| Task directions |
Output the data that follows exactly, line for line.

○ ○ ○ ○ ○ ○ ○

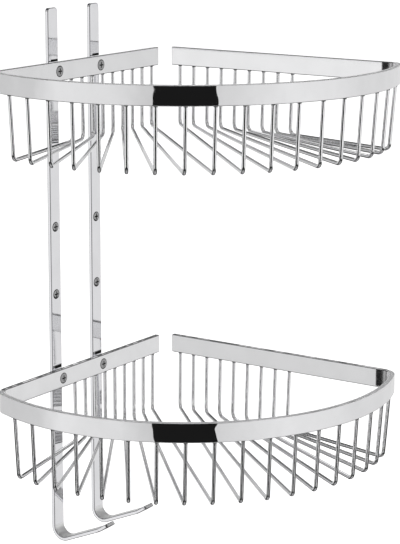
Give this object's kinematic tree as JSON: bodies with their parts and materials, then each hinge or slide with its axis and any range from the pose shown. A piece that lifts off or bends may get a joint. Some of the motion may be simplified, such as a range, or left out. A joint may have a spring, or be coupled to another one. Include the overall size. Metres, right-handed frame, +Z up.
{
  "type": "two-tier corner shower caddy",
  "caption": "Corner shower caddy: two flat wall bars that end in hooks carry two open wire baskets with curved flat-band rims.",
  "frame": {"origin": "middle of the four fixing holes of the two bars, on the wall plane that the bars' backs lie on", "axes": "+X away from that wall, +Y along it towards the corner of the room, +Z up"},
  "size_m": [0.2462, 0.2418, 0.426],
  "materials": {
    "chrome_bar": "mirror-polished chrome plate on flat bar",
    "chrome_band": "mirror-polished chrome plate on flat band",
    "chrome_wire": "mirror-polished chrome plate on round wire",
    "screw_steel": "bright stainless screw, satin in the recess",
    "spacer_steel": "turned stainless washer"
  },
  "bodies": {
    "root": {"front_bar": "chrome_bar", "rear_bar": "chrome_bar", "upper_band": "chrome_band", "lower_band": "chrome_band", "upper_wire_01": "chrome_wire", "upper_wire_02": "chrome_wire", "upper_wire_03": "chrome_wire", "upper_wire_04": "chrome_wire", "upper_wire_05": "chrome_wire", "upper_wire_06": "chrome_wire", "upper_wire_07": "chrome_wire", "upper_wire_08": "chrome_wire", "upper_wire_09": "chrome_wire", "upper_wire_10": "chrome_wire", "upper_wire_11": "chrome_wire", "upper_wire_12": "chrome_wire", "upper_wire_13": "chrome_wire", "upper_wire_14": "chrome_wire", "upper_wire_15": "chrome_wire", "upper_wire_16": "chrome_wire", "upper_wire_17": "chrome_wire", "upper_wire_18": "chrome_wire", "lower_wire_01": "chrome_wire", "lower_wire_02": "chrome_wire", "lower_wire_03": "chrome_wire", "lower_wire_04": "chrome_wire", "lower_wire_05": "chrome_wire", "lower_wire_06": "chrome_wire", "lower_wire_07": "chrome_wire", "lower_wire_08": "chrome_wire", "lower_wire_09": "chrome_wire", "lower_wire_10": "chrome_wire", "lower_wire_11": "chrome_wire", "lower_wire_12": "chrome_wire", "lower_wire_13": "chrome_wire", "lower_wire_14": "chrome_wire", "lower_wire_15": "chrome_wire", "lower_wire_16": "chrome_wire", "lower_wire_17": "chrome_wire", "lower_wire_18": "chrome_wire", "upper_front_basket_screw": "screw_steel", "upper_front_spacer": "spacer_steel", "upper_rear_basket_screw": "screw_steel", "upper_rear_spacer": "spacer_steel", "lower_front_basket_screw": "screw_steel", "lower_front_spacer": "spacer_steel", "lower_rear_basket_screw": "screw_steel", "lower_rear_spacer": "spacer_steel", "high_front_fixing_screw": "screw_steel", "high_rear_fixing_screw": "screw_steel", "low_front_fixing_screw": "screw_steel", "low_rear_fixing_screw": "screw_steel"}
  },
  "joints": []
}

○ ○ ○ ○ ○ ○ ○

| Solution for this exercise |
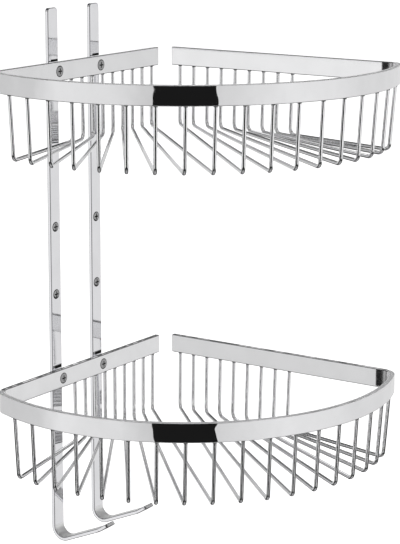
Give this object's kinematic tree as JSON: bodies with their parts and materials, then each hinge or slide with its axis and any range from the pose shown. A piece that lifts off or bends may get a joint. Some of the motion may be simplified, such as a range, or left out. A joint may have a spring, or be coupled to another one. Include the overall size. Metres, right-handed frame, +Z up.
{
  "type": "two-tier corner shower caddy",
  "caption": "Corner shower caddy: two flat wall bars that end in hooks carry two open wire baskets with curved flat-band rims.",
  "frame": {"origin": "middle of the four fixing holes of the two bars, on the wall plane that the bars' backs lie on", "axes": "+X away from that wall, +Y along it towards the corner of the room, +Z up"},
  "size_m": [0.2462, 0.2418, 0.426],
  "materials": {
    "chrome_bar": "mirror-polished chrome plate on flat bar",
    "chrome_band": "mirror-polished chrome plate on flat band",
    "chrome_wire": "mirror-polished chrome plate on round wire",
    "screw_steel": "bright stainless screw, satin in the recess",
    "spacer_steel": "turned stainless washer"
  },
  "bodies": {
    "root": {"front_bar": "chrome_bar", "rear_bar": "chrome_bar", "upper_band": "chrome_band", "lower_band": "chrome_band", "upper_wire_01": "chrome_wire", "upper_wire_02": "chrome_wire", "upper_wire_03": "chrome_wire", "upper_wire_04": "chrome_wire", "upper_wire_05": "chrome_wire", "upper_wire_06": "chrome_wire", "upper_wire_07": "chrome_wire", "upper_wire_08": "chrome_wire", "upper_wire_09": "chrome_wire", "upper_wire_10": "chrome_wire", "upper_wire_11": "chrome_wire", "upper_wire_12": "chrome_wire", "upper_wire_13": "chrome_wire", "upper_wire_14": "chrome_wire", "upper_wire_15": "chrome_wire", "upper_wire_16": "chrome_wire", "upper_wire_17": "chrome_wire", "upper_wire_18": "chrome_wire", "lower_wire_01": "chrome_wire", "lower_wire_02": "chrome_wire", "lower_wire_03": "chrome_wire", "lower_wire_04": "chrome_wire", "lower_wire_05": "chrome_wire", "lower_wire_06": "chrome_wire", "lower_wire_07": "chrome_wire", "lower_wire_08": "chrome_wire", "lower_wire_09": "chrome_wire", "lower_wire_10": "chrome_wire", "lower_wire_11": "chrome_wire", "lower_wire_12": "chrome_wire", "lower_wire_13": "chrome_wire", "lower_wire_14": "chrome_wire", "lower_wire_15": "chrome_wire", "lower_wire_16": "chrome_wire", "lower_wire_17": "chrome_wire", "lower_wire_18": "chrome_wire", "upper_front_basket_screw": "screw_steel", "upper_front_spacer": "spacer_steel", "upper_rear_basket_screw": "screw_steel", "upper_rear_spacer": "spacer_steel", "lower_front_basket_screw": "screw_steel", "lower_front_spacer": "spacer_steel", "lower_rear_basket_screw": "screw_steel", "lower_rear_spacer": "spacer_steel", "high_front_fixing_screw": "screw_steel", "high_rear_fixing_screw": "screw_steel", "low_front_fixing_screw": "screw_steel", "low_rear_fixing_screw": "screw_steel"}
  },
  "joints": []
}